S’agissant des animaux, la première chose à dire est qu’il faut être prudent lorsqu’on tire des conclusions de leur comportement pour expliquer le nôtre, étant donné la puissance médiatrice de la culture et notre capacité de réflexion. « Notre parenté avec les animaux ne signifie pas que, si leur comportement paraît souvent influencé par des instincts, cela doive nécessairement être le cas chez les humains », écrit l’anthropologue Ahsley Montagu, qui cite cette phrase d’une autre autorité : « Il n’y a pas plus de raison de croire que l’homme fait la guerre parce que les poissons ou les castors sont des animaux territoriaux qu’il n’y a de raison de penser que l’homme peut voler parce que les chauves-souris ont des ailes. »

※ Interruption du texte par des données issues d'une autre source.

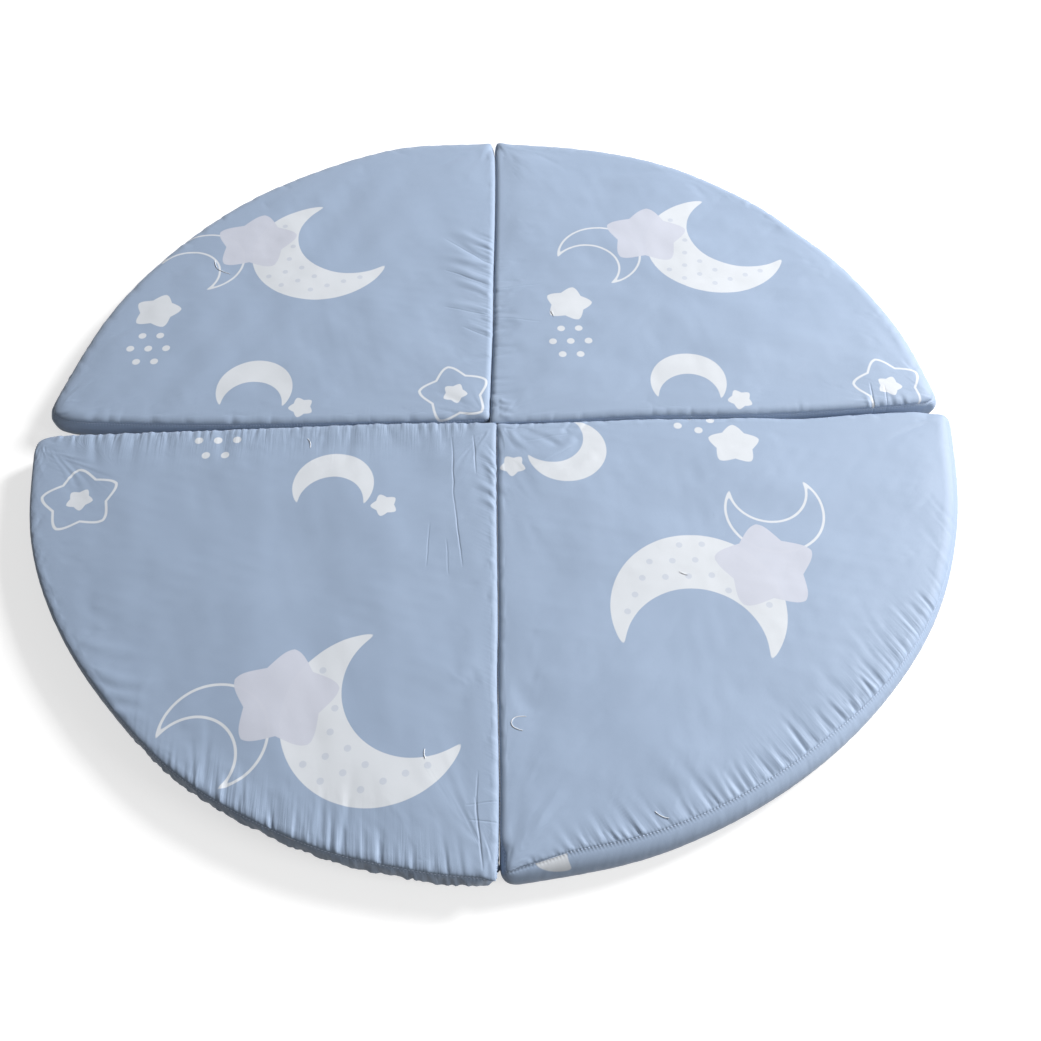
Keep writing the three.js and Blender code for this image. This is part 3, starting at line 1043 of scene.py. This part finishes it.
def speckShape(shader, dx, dy, size):
    # A small cluster of whole dots
    pitch, radius = size * printed["speckPitch"], size * printed["speckSize"]
    dots, dotX, dotY = dotField(shader, dx, dy, pitch, radius)
    far = circle(shader, dotX, dotY, size) * 100
    return shader.maths("MAXIMUM", dots, far)


def moonDots(shader, dx, dy, size):
    # Whole dots inside a moon
    dots, dotX, dotY = dotField(shader, dx, dy, printed["dotPitch"], printed["dotSize"])
    inside = (moonShape(shader, dotX, dotY, size) + printed["dotMargin"]) * 100
    return shader.maths("MAXIMUM", dots, inside)


motifShapes = {"moon": moonShape, "star": starShape, "specks": speckShape, "moonDots": moonDots}


def motifMask(shader, x, y, kind, at, size, turn):
    dx, dy = motifPlace(shader, x, y, at, turn)
    distance = motifShapes[kind.removesuffix("Line")](shader, dx, dy, size)
    if kind.endswith("Line"):
        distance = abs(distance) - printed["line"] / 2
    return shader.maths("SUBTRACT", 0.5, distance / printed["edge"], clamp=True)


def darker(colour, paintedLightShade):
    return tuple(c * paintedLightShade for c in colour[:3]) + (1,)


# Relief that is only in the material, in metres. pleats: how many a metre along the seam
# and in from it, and how high.
surface = {
    "pleats": ((105, 7, 0.00055), (230, 16, 0.00028)),
    "pleatPower": 0.75,
    "pucker": 0.00010,
    "puckerReach": 0.0034,
    "wander": 0.004,  # of a thin crease
    "warp": 0.00042,
    "weft": 0.00070,
    "weaveHeight": 0.00001,
    "slubHeight": 0.00003,
    "crumpleHeight": 0.00016,
    "strength": 0.9,
}


def finePleats(shader):
    # The finest pleats along the seams and on the side band, and the pucker of each stitch
    uv = shader.add("ShaderNodeUVMap", {"uv_map": "pleats"}, {})
    start, depth = shader.split(uv)
    strength = shader.add("ShaderNodeAttribute", {"attribute_name": "gather"}, {}, output=2)
    height = 0.0
    for across, inwards, high in surface["pleats"]:
        spot = shader.add("ShaderNodeCombineXYZ", {}, {"X": start * across, "Y": depth * inwards})
        crest = abs(shader.noise(spot, 1.0, 1.0) - 0.5) * 2
        crest = shader.maths("POWER", crest, surface["pleatPower"])
        height = height + crest * high
    near = shader.maths("EXPONENT", -(depth * depth) / surface["puckerReach"] ** 2)
    pucker = shader.maths("SINE", start * (2 * math.pi / stitch["pitch"])) * near
    return height * strength + pucker * surface["pucker"]


def thinCreases(shader, creases):
    # Sharp creases at places in metres from the mat's middle
    place = shader.add("ShaderNodeTexCoord", {}, {}, output=3)
    px, py = shader.split(place)
    bow = (shader.noise(place, 30.0, 1.0) - 0.5) * surface["wander"]
    height = 0.0
    for x0, y0, x1, y1, width, depth in creases:
        run = math.hypot(x1 - x0, y1 - y0)
        ux, uy = (x1 - x0) / run, (y1 - y0) / run
        x0, y0 = x0 + mat["middle"][0], y0 + mat["middle"][1]
        t = px * (ux / run) + py * (uy / run) - (x0 * ux + y0 * uy) / run
        across = px * uy - py * ux - (x0 * uy - y0 * ux) + bow
        ends = shader.maths("SQRT", shader.maths("MAXIMUM", t * (1 - t) * 4, 0))
        share = across / width
        height = height - shader.maths("EXPONENT", -(share * share)) * ends * depth
    return height


def printedSateen(name, pad):
    shader = Shader(bpy.data.materials.new(name))
    paintedLightShade = pad["paintedLightShade"]
    uv = shader.add("ShaderNodeUVMap", {"uv_map": "cloth"}, {})
    x, y = shader.split(uv)
    # The dye is a little uneven
    cloudy = shader.noise(uv, 9.0, 3.0)
    slubs = shader.noise(uv, 700.0, 2.0)
    share = shader.maths("ADD", (cloudy - 0.5) * 1.1, (slubs - 0.5) * 0.9 + 0.5, clamp=True)
    # Both ground colours are darkened by the pad's share: painted shade of the light from the
    # right, and painted sheen of the sateen.
    ground, wornWithPaintedShade = (darker(printed[key], paintedLightShade) for key in ("ground", "groundWorn"))
    colour = shader.mix(share, ground, wornWithPaintedShade)
    cover = printed["opacity"] + (1 - printed["opacity"]) * slubs
    for kind, at, size, turn, paint in motifs:
        mask = motifMask(shader, x, y, kind, at, size, turn)
        colour = shader.mix(mask * cover, colour, printed[paint])
    # Sateen: fine threads that run one way, with the weave hardly showing
    warp = shader.maths("SINE", x * (2 * math.pi / surface["warp"]))
    weft = shader.maths("SINE", y * (2 * math.pi / surface["weft"]))
    height = warp * weft * surface["weaveHeight"] + slubs * surface["slubHeight"]
    height = height + shader.noise(uv, 60.0, 4.0) * surface["crumpleHeight"]
    height = height + finePleats(shader) + thinCreases(shader, pad["thin"])
    settings = {"Strength": surface["strength"], "Distance": 1.0, "Height": height}
    bump = shader.add("ShaderNodeBump", {}, settings)
    roughness = 0.54 + (slubs - 0.5) * 0.12 + (cloudy - 0.5) * 0.08
    look = {
        "Base Color": colour,
        "Roughness": roughness,
        "Normal": bump,
        "IOR": 1.45,
        "Specular IOR Level": 0.28,
        "Sheen Weight": 0.22,
        "Sheen Roughness": 0.45,
        "Sheen Tint": (0.85, 0.90, 1.0, 1),
    }
    return shader.finish(shader.add("ShaderNodeBsdfPrincipled", {}, look))


def threadMaterial(name, dark, light):
    shader = Shader(bpy.data.materials.new(name))
    place = shader.add("ShaderNodeTexCoord", {}, {}, output=3)
    twist = shader.noise(place, 1800.0, 1.0)
    colour = shader.mix(twist, dark, light)
    bump = shader.add("ShaderNodeBump", {}, {"Strength": 0.6, "Distance": 0.0001, "Height": twist})
    look = {"Base Color": colour, "Roughness": 0.5 + twist * 0.15, "Normal": bump}
    look["Sheen Weight"] = 0.2
    return shader.finish(shader.add("ShaderNodeBsdfPrincipled", {}, look))


# ---- the making ----
print("materials")
blueThread = threadMaterial("sewing_thread", (0.36, 0.44, 0.58, 1), (0.52, 0.60, 0.72, 1))
paleThread = threadMaterial("loose_thread", (0.72, 0.74, 0.76, 1), (0.86, 0.87, 0.88, 1))


def dress(piece, material):
    piece.data.materials.append(material)
    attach(piece, "root")


for padName, pad in pads.items():
    print("pad:", padName)
    cover, *seams = makePad(padName)
    dress(cover, printedSateen(padName + "_sateen", pad))
    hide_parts(padName)
    tops = placesOf(cover.data)
    tops = tops[tops[:, 2] > thread["above"]]

    def heightAt(x, y):
        return float(tops[np.argmin((tops[:, 0] - x) ** 2 + (tops[:, 1] - y) ** 2), 2])

    dress(makeThreads(padName + "_loose_threads", looseThreads[padName], heightAt), paleThread)
    for row, line, normals in (("top", *seams[:2]), ("lower", *seams[2:])):
        dress(makeStitches(f"{padName}_{row}_stitches", line, normals), blueThread)


# ---- floor, light and camera ----
stage = {
    "floor": 12.0,
    "floorHeight": -0.0002,
    "floorColour": (0.50, 0.50, 0.50, 1),
    "floorGlow": 0.64,
    "sky": 0.22,  # light from above the horizon
    "ground": 0.05,  # light from below it
    "backdrop": 0.80,  # what the camera sees beyond the floor
    "horizon": (-0.05, 0.15),  # where the light below turns into the light above
    "view": "Standard",
    # place, what it points at, side length, power
    "lights": (
        ((4.70, 2.70, 3.50), (0.0, 0.0, 0.0), 2.0, 710),
        ((4.20, -2.00, 1.90), (0.0, 0.0, 0.0), 1.6, 110),
    ),
}
camera = {
    "place": (0.0136, -0.9985, 1.2340),
    "lookAt": (0.0297, -0.1765, 0.045),
    "roll": -0.18,
    "lens": 37.09,
    "sensor": 36.0,
}


def pointAt(thing, place, target):
    thing.location = place
    way = Vector(target) - Vector(place)
    thing.rotation_euler = way.to_track_quat("-Z", "Y").to_euler()


def makeStage():
    bm = bmesh.new()
    bmesh.ops.create_grid(bm, x_segments=1, y_segments=1, size=stage["floor"])
    bmesh.ops.translate(bm, vec=(0, 0, stage["floorHeight"]), verts=bm.verts)
    floor = newObject("floor", newMesh(bm, "floor"))
    shader = Shader(bpy.data.materials.new("pale_floor"))
    settings = {"Base Color": stage["floorColour"], "Roughness": 0.8, "Specular IOR Level": 0.1}
    settings |= {"Emission Color": (1, 1, 1, 1), "Emission Strength": stage["floorGlow"]}
    paint = shader.add("ShaderNodeBsdfPrincipled", {}, settings)
    floor.data.materials.append(shader.finish(paint))
    floor.visible_diffuse = False  # the real floor threw little light back at the mat's sides
    makeWorld()
    for i, (place, target, side, power) in enumerate(stage["lights"]):
        data = bpy.data.lights.new(f"soft_{i}", "AREA")
        data.size = side
        data.energy = power
        pointAt(newObject(f"soft_{i}", data), place, target)


def makeWorld():
    # Light from above the horizon and less from below, and a plain backdrop for the camera
    shader = Shader(bpy.data.worlds.new("studio"))
    place = shader.add("ShaderNodeTexCoord", {}, {})
    up = shader.add("ShaderNodeSeparateXYZ", {}, {"Vector": place}, output=2)
    limits = (*stage["horizon"], stage["ground"], stage["sky"])
    limits = dict(zip(("From Min", "From Max", "To Min", "To Max"), limits))
    light = shader.add("ShaderNodeMapRange", {}, {"Value": up, **limits})
    seen = shader.add("ShaderNodeLightPath", {}, {})
    choice = {"Factor": seen, "A": light, "B": stage["backdrop"]}
    strength = shader.add("ShaderNodeMix", {}, choice)
    white = {"Color": (1, 1, 1, 1), "Strength": strength}
    sky = shader.add("ShaderNodeBackground", {}, white)
    bpy.context.scene.world = shader.finish(sky, "ShaderNodeOutputWorld")


def makeCamera():
    data = bpy.data.cameras.new("camera")
    data.lens = camera["lens"]
    data.sensor_width = camera["sensor"]
    eye = newObject("camera", data)
    pointAt(eye, camera["place"], camera["lookAt"])
    eye.rotation_euler.rotate_axis("Z", math.radians(camera["roll"]))
    bpy.context.scene.camera = eye


print("stage")
makeStage()
makeCamera()
bpy.context.scene.view_settings.view_transform = stage["view"]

De plus, les animaux sont loin d’être aussi agressifs que certains le pensent – à moins d’inclure sous le terme « agression » le fait de tuer pour se nourrir. L’agression en groupe organisée est rare chez les autres espèces, et, lorsqu’elle existe, elle est généralement fonction de l’environnement dans lequel les animaux se trouvent. Les scientifiques se sont aperçus que le fait de modifier l’environnement ou les conditions d’élevage des animaux peut avoir un impact profond sur le niveau d’agression dans pratiquement n’importe quelle espèce. En outre, les animaux pratiquent la coopération – aussi bien à l’intérieur de l’espèce qu’entre espèces – bien davantage que nous ne le supposons souvent d’après ce que nous montrent les documentaires sur la nature.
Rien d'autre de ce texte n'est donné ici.